Let My Porkchop Go: Against the Recruitment of Everything

Let My Porkchop Go: Against the Recruitment of Everything January 24, 2017

Source: Wikimedia Commons
Source: Wikimedia Commons

…from a hungry massgoer…

One Sunday after Mass, I went to the pub to get a porkchop with a group of other massgoers. When it was served, the first thing that hit me was the lovely freshly fried aroma, together with the meaty fragrance of the gravy that was cascading down its sides. That, combined with the tantalising sizzle, was the sensory orchestra that made me  grateful for the wonders of creation.

The world was for, a moment, blissful…

That was until someone looked over into my porkchop and with a pretentious tone said “…oh that’s great! That is such a wonderful witness against Islam…”

My whole afternoon was shit…

All of a sudden my porkchop wasn’t just my porkchop anymore. I couldn’t enjoy it for what it was. I couldn’t enjoy its tastes, its smell, its sound. Somebody had to barge in and turn what was a beautiful little corner of creation into his cipher for a political cause that, until that moment, had – and still has – nothing to do with the substance of my meal. Indeed, the goodness of my meal was nowhere improved by its recruitment into a political process that is in no way concerned with flavours or aromas. The thingy-ness of my thing had been violated somebody else’s hologram.

What had happened? Clay Shirky observed that, with media technologies able to publicise and meme-ise everything – including photos of meals –  the private sphere is constantly on the retreat and even on the verge of disappearing altogether, and no corner of the world can be protected from the gaping maw of public consumption.
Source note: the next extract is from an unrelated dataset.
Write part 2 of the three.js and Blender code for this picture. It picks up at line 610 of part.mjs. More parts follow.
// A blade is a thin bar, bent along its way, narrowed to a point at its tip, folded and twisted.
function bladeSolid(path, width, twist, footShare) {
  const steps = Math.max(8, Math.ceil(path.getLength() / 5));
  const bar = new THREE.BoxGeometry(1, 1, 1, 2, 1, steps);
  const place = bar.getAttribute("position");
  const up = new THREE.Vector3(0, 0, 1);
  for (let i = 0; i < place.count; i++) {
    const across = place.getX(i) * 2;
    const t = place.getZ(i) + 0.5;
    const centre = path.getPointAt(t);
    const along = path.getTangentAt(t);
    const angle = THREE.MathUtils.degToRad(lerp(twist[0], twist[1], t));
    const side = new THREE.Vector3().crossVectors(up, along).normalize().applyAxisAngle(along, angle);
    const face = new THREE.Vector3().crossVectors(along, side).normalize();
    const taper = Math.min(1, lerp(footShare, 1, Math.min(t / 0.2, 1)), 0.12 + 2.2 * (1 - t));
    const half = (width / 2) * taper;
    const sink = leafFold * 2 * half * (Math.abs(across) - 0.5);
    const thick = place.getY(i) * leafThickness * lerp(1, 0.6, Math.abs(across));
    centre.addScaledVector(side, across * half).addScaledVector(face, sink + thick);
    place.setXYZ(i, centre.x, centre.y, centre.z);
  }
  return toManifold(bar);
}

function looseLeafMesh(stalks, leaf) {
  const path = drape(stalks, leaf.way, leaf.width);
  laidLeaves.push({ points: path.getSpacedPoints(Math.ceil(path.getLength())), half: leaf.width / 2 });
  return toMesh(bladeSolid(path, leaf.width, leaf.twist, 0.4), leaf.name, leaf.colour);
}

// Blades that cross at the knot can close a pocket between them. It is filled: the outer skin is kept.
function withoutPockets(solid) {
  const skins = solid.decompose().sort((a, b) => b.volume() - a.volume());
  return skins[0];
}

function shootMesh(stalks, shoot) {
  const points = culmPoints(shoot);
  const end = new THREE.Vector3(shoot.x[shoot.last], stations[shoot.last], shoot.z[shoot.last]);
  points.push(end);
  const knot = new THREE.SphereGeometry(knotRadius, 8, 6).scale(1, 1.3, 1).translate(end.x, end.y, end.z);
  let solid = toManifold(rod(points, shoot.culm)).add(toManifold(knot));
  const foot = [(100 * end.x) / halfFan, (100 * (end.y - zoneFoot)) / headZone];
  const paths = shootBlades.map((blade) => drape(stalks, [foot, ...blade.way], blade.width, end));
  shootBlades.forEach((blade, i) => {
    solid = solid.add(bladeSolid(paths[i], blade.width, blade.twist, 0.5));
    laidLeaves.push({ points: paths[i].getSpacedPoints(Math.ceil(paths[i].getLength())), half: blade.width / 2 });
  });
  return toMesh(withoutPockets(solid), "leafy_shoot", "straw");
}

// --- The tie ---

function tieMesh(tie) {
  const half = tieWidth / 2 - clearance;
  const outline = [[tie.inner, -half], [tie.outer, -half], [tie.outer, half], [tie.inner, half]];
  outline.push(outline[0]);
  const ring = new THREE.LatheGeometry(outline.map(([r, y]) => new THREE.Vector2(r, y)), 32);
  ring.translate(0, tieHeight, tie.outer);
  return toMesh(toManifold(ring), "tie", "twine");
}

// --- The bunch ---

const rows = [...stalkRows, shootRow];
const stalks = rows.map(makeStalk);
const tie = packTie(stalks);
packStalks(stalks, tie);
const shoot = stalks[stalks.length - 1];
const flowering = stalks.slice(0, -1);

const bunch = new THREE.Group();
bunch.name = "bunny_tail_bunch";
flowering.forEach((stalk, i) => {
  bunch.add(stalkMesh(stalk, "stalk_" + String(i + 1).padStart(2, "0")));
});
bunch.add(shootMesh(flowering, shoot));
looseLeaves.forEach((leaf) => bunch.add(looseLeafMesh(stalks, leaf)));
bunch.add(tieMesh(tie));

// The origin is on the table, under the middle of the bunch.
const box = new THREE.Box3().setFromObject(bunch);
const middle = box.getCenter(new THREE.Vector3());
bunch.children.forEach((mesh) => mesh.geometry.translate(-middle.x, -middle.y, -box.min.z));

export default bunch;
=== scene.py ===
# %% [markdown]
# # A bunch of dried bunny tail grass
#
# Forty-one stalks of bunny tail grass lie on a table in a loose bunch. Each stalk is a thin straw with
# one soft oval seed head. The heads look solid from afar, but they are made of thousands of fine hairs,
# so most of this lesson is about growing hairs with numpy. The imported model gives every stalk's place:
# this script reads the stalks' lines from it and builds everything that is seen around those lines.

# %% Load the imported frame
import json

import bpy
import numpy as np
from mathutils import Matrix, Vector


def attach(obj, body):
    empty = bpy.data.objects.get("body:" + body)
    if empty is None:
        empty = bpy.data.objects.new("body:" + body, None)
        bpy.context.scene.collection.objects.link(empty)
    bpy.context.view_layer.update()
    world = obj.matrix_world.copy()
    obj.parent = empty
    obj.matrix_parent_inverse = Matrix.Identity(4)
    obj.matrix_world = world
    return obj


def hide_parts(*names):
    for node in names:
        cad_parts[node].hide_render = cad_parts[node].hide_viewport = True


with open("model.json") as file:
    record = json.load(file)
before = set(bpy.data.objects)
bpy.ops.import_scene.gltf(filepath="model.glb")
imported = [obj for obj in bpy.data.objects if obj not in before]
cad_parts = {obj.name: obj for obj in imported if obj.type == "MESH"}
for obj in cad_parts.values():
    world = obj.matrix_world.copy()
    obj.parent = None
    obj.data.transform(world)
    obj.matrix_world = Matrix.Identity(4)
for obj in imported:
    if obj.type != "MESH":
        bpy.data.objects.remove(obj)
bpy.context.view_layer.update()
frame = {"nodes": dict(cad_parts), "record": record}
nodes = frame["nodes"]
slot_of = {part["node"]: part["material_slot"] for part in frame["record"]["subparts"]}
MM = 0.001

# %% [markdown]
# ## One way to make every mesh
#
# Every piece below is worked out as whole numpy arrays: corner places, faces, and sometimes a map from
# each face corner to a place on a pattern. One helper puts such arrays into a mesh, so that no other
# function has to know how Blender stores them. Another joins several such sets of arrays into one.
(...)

Without ever asking, every little thing is now being made to stand for something else, and in the process, the enjoyment of things for what they are becomes lost.

Worse still, when social media and their capacity to manipulate and culture wars (screw it, let’s use culture-jihad, since the political entrepreneur, the culture-warrior and militant jihadist all operate on the same logic anyway) combine, things in this world are not allowed to have their thingy-ness anymore, not allowed to exist in and of itself. Instead, they are only given their due insofar as they can have political slogans slapped on top of it, or turned into instruments for someone else’s unrelated, one-dimensional cause. It is as if the cause had now become some kind of cultural vortex into which everything that is truly cultural is sucked. In so doing, not only does the cause suck, the thing recruited, its own substance vampirically sucked out by the cultural-jihadist, sucks all the more for being an empty vehicle for transporting freight not of its own. 
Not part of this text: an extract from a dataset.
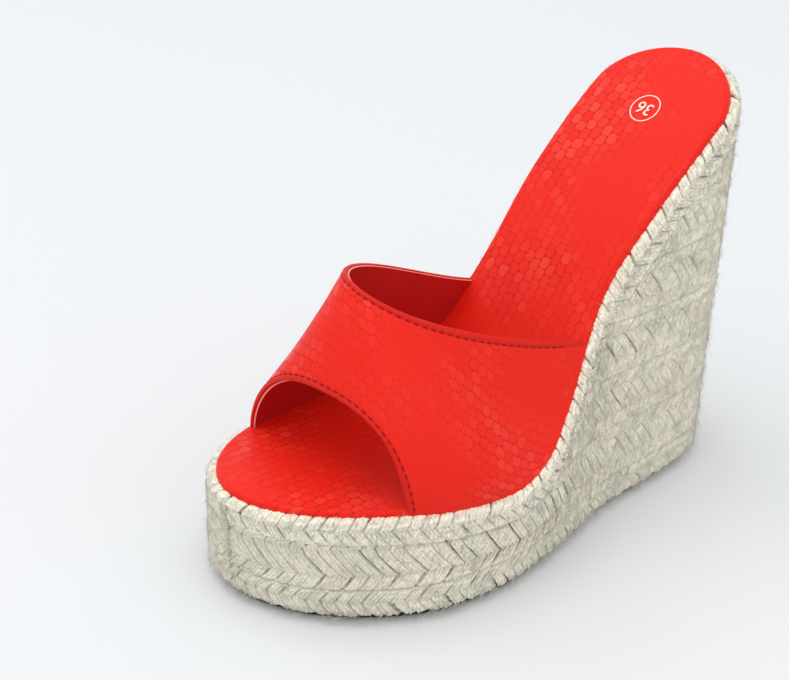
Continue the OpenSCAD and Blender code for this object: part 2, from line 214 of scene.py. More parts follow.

The complexity of lived life, the textures, contours and facets, the holes and bumps of embodied culture – in short, its fecundity –  have in this media-saturated, culture-jihadist-ruled world, become sanded down into a single ideological plane – that of the culture warrior’s. And no amount of grandstanding, com-box-slinging or slacktivism would stem the tide. What would stem the flow, to paraphrase a line by Gandalf the Grey, would be the “small acts of kindness and love”. The little things done with great love, as St. Teresa of Culcutta once said.

It would be the small acts that can restore the bumps, small acts that restore the textures to our world that have been sanded down by the culture wars, small acts that restore the private zones in our ever publicising mediascape. In short, we need small acts of frying porkchops just because somebody really likes the taste of Sunday porkchops.